Dann kommen wir an, doch die Attraktion ist heute geschlossen. Der Taxifahrer fährt uns also woandershin, in die Berge, zu einer Kirche, dort soll es schön sein und setzt uns schließlich ab. Auf einer staubigen Bergstraße steigen wir aus und sehen direkt besagte Kirche. Ansonsten sind wir mitten in der Natur, nur die Dörfer, die wir bei der Fahrt hier hoch gesehen haben, verraten uns, dass Zivilisation nicht weit entfernt ist. Und der Mann, der extra für uns die Kirchtore aufsperrt und innen alle Kerzen anzündet. Wir bedanken uns und treten nach einiger Zeit wieder aus dem hohen, kalten und finsteren Raum aus in die warme Luft und auf den sonnenbeschienenen Weg. Wir gehen los und in der Abwesenheit des Windes spüren wir die volle Kraft der Sonne. Als wir gerade den Fluss über eine kleine Brücke überqueren wollen, kommt ein Jeep des Weges und bleibt im Wasser stecken. Den Fahrer scheint das allerdings nicht aus der Ruhe zu bringen und als wir Hilfe anbieten, winkt er müde lächelnd ab. Abwarten und aussitzen, heute spielt Zeit keine Rolle.

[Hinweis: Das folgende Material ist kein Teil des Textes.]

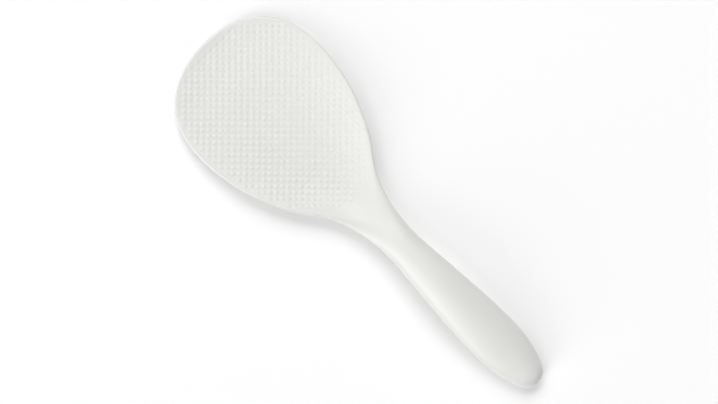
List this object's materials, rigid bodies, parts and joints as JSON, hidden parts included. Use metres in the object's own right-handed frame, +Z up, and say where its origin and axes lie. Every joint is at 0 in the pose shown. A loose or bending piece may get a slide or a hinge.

Bald kommen wir zu einem wunderschönen Anwesen, wine cellar steht auf einem Schild. Dabei ist es kein Keller, sondern eine wahnsinnig hübsche überdachte Terrasse umgeben von einem netten Garten inmitten der bewachsenen Felder entlang der Berge. Verlassen liegt es da, trotzdem treten wir zögerlich ein, setzen uns in die Sonne und streicheln den Hund mit den bernsteinfarbenen Augen. Irgendwann kommt ein Mann von oben aus dem Haus, ganz entspannt und wir unterhalten uns. Zu meiner Freude kann er sehr gut Deutsch, ich mag ihn auf Anhieb. Als seine Frau uns Essen kocht (wahnsinnig lecker), holt er uns Wein und Tschatscha und setzt sich zu uns. Für mich ist er ein typischer Landmensch: mit seinem ganzen Wesen strahlt er Ruhe und Zufriedenheit aus, denkt oft länger über Sachen nach, bevor er antwortet, redet ruhig und bedacht, lässt Gesprächspausen zu, lächelt gern und ehrlich. So erfrischend und ruhebringend!

Glücklich ob dieses tollen Geschenks, das uns dieser Tag so unerwartet gebracht hat, brechen wir nach dem Essen auf und wandern noch ein bisschen zwischen den Bergen, Bäumen und Wiesen umher.

 

Tatsächlich fährt von der Kirche später ein Bus nach Gori, wir kommen genau zur rechten Zeit und steigen ein. Zurück in Tbilisi treffen wir uns abends mit Lina, Léonie und Paul und stoßen auf unseren Tag an. Wo wir waren? Wissen wir nicht. Aber schön war’s!